* BEGIN Information supplied *
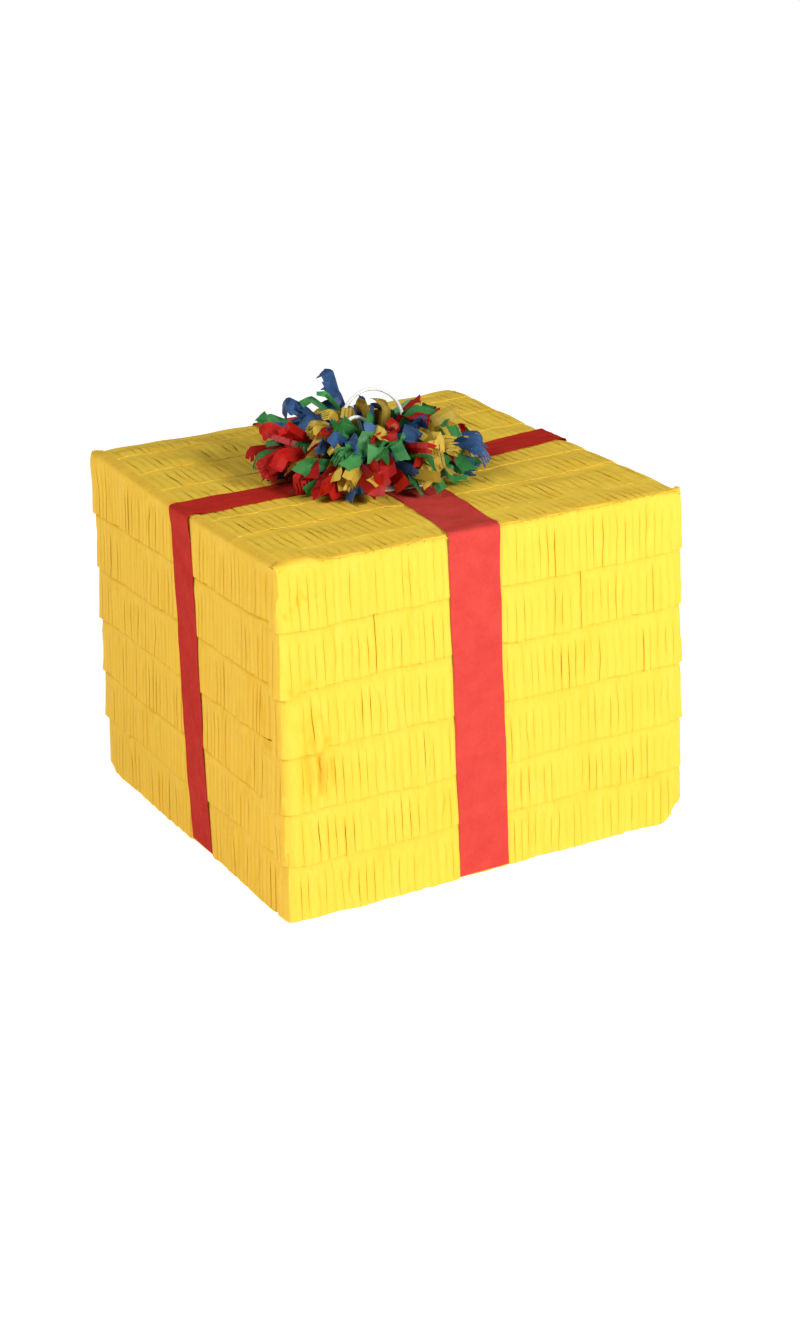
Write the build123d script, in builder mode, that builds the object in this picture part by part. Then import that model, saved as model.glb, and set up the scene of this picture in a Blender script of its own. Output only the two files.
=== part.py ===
from build123d import *

import math
import os

# A gift-box pinata: a taped cardboard carcass with a fill flap in its back, a yellow paper
# wrap, shingled rows of fringed crepe on the four walls and the lid, two crossed red ribbons,
# a tissue pom-pom, and a hanging cord tied to a dowel under the lid.
# Millimetres. +Z is up, the front faces -Y, and the origin is at the middle of the base.

# ---- Driving dimensions ---------------------------------------------------------------
WIDTH = 300.0  # over the crepe, along X and along Y
HEIGHT = 240.0  # from the table to the crepe on the lid
CARD = 3.0  # cardboard thickness

# Layers on the carcass, measured outwards from the cardboard's outer face
TAPE_IN, TAPE = 0.05, 0.35
WRAP_IN, WRAP = 0.5, 0.4
CREPE_IN, CREPE, SLANT = 1.0, 0.8, 1.4  # a strip leans out by SLANT at its cut tips
RIBBON_IN, RIBBON = 3.3, 0.6
CREPE_OUT = CREPE_IN + CREPE + SLANT

CARD_HALF = WIDTH / 2 - CREPE_OUT
CARD_TOP = HEIGHT - CREPE_OUT
GAP = 0.1  # between papers that lie on each other
BASE_SHEET = 0.6  # pasted on last, over the ribbons' tucked ends
TUCK_LOW = BASE_SHEET + GAP
TIP_LOW = TUCK_LOW + RIBBON + GAP  # the lowest fringe ends just above the tucked ribbons
CARD_LOW = TIP_LOW + TAPE + TAPE_IN

# Crepe rows: every strip is cut STRIP wide, and shows as much as its row is high
STRIP = 50.0
WALL_ROWS = {  # visible heights, from the lid down; laid by hand, so they differ
    "front": (42, 39, 41, 42, 36, 40),
    "right": (40, 41, 40, 41, 38, 40),
    "back": (41, 39, 41, 41, 38, 40),
    "left": (39, 41, 39, 42, 36, 43),
}
LID_ROWS = (27, 39, 39, 40, 40, 40, 46, 29)  # from the back edge to the front edge

# Ribbons: one runs front to back at x = RIBBON_X, one left to right at y = RIBBON_Y
RIBBON_X, RIBBON_X_WIDTH = -7.0, 38.0
RIBBON_Y, RIBBON_Y_WIDTH = -3.0, 32.0
RIBBON_TUCK = 25.0  # what is folded under the base
HOP_RAMP = 6.0  # how far ahead of the crossing the upper ribbon starts to rise

# Fill flap in the back wall, beside the ribbon: it covers the second and third rows
FLAP_LEFT, FLAP_RIGHT = 32.0, 127.0  # along X
FLAP_CUT = 0.5  # the knife cut round it
FLAP_TOP = HEIGHT - WALL_ROWS["back"][0] - FLAP_CUT
FLAP_BOTTOM = 130.0
FLAP_NOTCH = 9.0  # radius of the finger notch in its lower edge

# Tape over the carcass seams
TAPE_LEG = 20.0

# Hanger: a doubled cord round a dowel, under a doubling plate
CORD = 2.5
CORD_HOLE = 6.0
LEG_X, LEG_Y = 8.0, 5.45  # where the four legs of the cord pass the lid
PLATE = (90.0, 60.0, 3.0)
PLATE_CORNER = 6.0
DOWEL, DOWEL_LENGTH, DOWEL_CHAMFER = 8.0, 130.0, 0.8
PLATE_LOW = CARD_TOP - CARD - PLATE[2]
DOWEL_Z = PLATE_LOW - 2 * GAP - DOWEL / 2
SADDLE_X, SADDLE_WIDTH, SADDLE = 45.0, 18.0, 0.4  # tape that holds the dowel to the plate
SADDLE_FLANGE = 12.0
KNOT_RADIUS = 3.5

# Pom-pom: four tissue bundles on a card disc, a dome that is hollow round the hanging loops
DISC_LOW, DISC, DISC_RADIUS = HEIGHT + 1.5, 1.0, 52.0
PUFF_LOW = DISC_LOW + DISC + GAP
PUFF_TOP = 316.0
PUFF_RADIUS, PUFF_FOOT, PUFF_CROWN = 80.0, 56.0, 34.0
PUFF_BULGE = PUFF_LOW + 26.0
PUFF_DEPTH = 13.0  # from the outside of a bundle to the hollow
PUFF_FOOT_ARC, PUFF_CROWN_ARC = 32.0, 66.0  # radii of its outline below and above the bulge

UP = Vector(0, 0, 1)
OUTWARD = {
    "front": Vector(0, -1, 0),
    "right": Vector(1, 0, 0),
    "back": Vector(0, 1, 0),
    "left": Vector(-1, 0, 0),
}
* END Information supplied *
Copy out the material word for word and line for line.

> _Full response_:
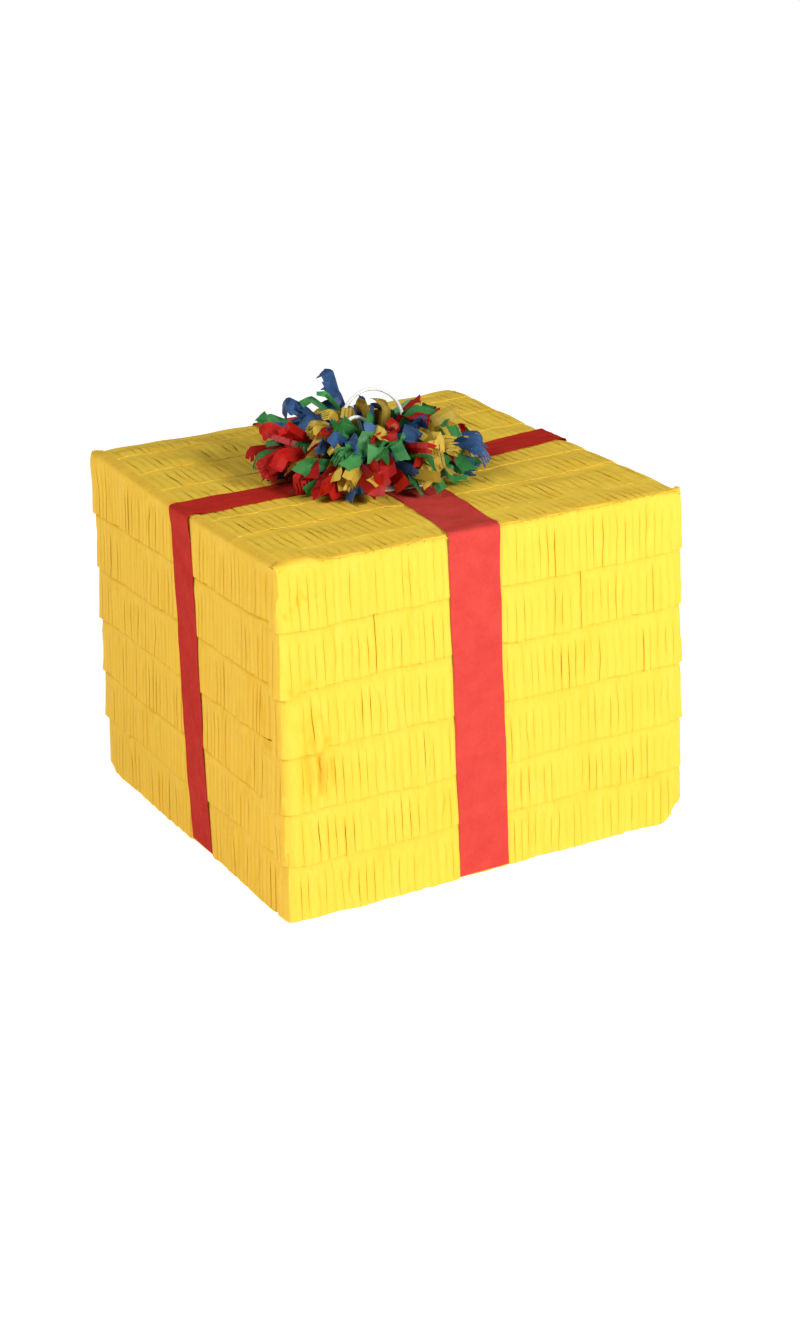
Write the build123d script, in builder mode, that builds the object in this picture part by part. Then import that model, saved as model.glb, and set up the scene of this picture in a Blender script of its own. Output only the two files.
=== part.py ===
from build123d import *

import math
import os

# A gift-box pinata: a taped cardboard carcass with a fill flap in its back, a yellow paper
# wrap, shingled rows of fringed crepe on the four walls and the lid, two crossed red ribbons,
# a tissue pom-pom, and a hanging cord tied to a dowel under the lid.
# Millimetres. +Z is up, the front faces -Y, and the origin is at the middle of the base.

# ---- Driving dimensions ---------------------------------------------------------------
WIDTH = 300.0  # over the crepe, along X and along Y
HEIGHT = 240.0  # from the table to the crepe on the lid
CARD = 3.0  # cardboard thickness

# Layers on the carcass, measured outwards from the cardboard's outer face
TAPE_IN, TAPE = 0.05, 0.35
WRAP_IN, WRAP = 0.5, 0.4
CREPE_IN, CREPE, SLANT = 1.0, 0.8, 1.4  # a strip leans out by SLANT at its cut tips
RIBBON_IN, RIBBON = 3.3, 0.6
CREPE_OUT = CREPE_IN + CREPE + SLANT

CARD_HALF = WIDTH / 2 - CREPE_OUT
CARD_TOP = HEIGHT - CREPE_OUT
GAP = 0.1  # between papers that lie on each other
BASE_SHEET = 0.6  # pasted on last, over the ribbons' tucked ends
TUCK_LOW = BASE_SHEET + GAP
TIP_LOW = TUCK_LOW + RIBBON + GAP  # the lowest fringe ends just above the tucked ribbons
CARD_LOW = TIP_LOW + TAPE + TAPE_IN

# Crepe rows: every strip is cut STRIP wide, and shows as much as its row is high
STRIP = 50.0
WALL_ROWS = {  # visible heights, from the lid down; laid by hand, so they differ
    "front": (42, 39, 41, 42, 36, 40),
    "right": (40, 41, 40, 41, 38, 40),
    "back": (41, 39, 41, 41, 38, 40),
    "left": (39, 41, 39, 42, 36, 43),
}
LID_ROWS = (27, 39, 39, 40, 40, 40, 46, 29)  # from the back edge to the front edge

# Ribbons: one runs front to back at x = RIBBON_X, one left to right at y = RIBBON_Y
RIBBON_X, RIBBON_X_WIDTH = -7.0, 38.0
RIBBON_Y, RIBBON_Y_WIDTH = -3.0, 32.0
RIBBON_TUCK = 25.0  # what is folded under the base
HOP_RAMP = 6.0  # how far ahead of the crossing the upper ribbon starts to rise

# Fill flap in the back wall, beside the ribbon: it covers the second and third rows
FLAP_LEFT, FLAP_RIGHT = 32.0, 127.0  # along X
FLAP_CUT = 0.5  # the knife cut round it
FLAP_TOP = HEIGHT - WALL_ROWS["back"][0] - FLAP_CUT
FLAP_BOTTOM = 130.0
FLAP_NOTCH = 9.0  # radius of the finger notch in its lower edge

# Tape over the carcass seams
TAPE_LEG = 20.0

# Hanger: a doubled cord round a dowel, under a doubling plate
CORD = 2.5
CORD_HOLE = 6.0
LEG_X, LEG_Y = 8.0, 5.45  # where the four legs of the cord pass the lid
PLATE = (90.0, 60.0, 3.0)
PLATE_CORNER = 6.0
DOWEL, DOWEL_LENGTH, DOWEL_CHAMFER = 8.0, 130.0, 0.8
PLATE_LOW = CARD_TOP - CARD - PLATE[2]
DOWEL_Z = PLATE_LOW - 2 * GAP - DOWEL / 2
SADDLE_X, SADDLE_WIDTH, SADDLE = 45.0, 18.0, 0.4  # tape that holds the dowel to the plate
SADDLE_FLANGE = 12.0
KNOT_RADIUS = 3.5

# Pom-pom: four tissue bundles on a card disc, a dome that is hollow round the hanging loops
DISC_LOW, DISC, DISC_RADIUS = HEIGHT + 1.5, 1.0, 52.0
PUFF_LOW = DISC_LOW + DISC + GAP
PUFF_TOP = 316.0
PUFF_RADIUS, PUFF_FOOT, PUFF_CROWN = 80.0, 56.0, 34.0
PUFF_BULGE = PUFF_LOW + 26.0
PUFF_DEPTH = 13.0  # from the outside of a bundle to the hollow
PUFF_FOOT_ARC, PUFF_CROWN_ARC = 32.0, 66.0  # radii of its outline below and above the bulge

UP = Vector(0, 0, 1)
OUTWARD = {
    "front": Vector(0, -1, 0),
    "right": Vector(1, 0, 0),
    "back": Vector(0, 1, 0),
    "left": Vector(-1, 0, 0),
}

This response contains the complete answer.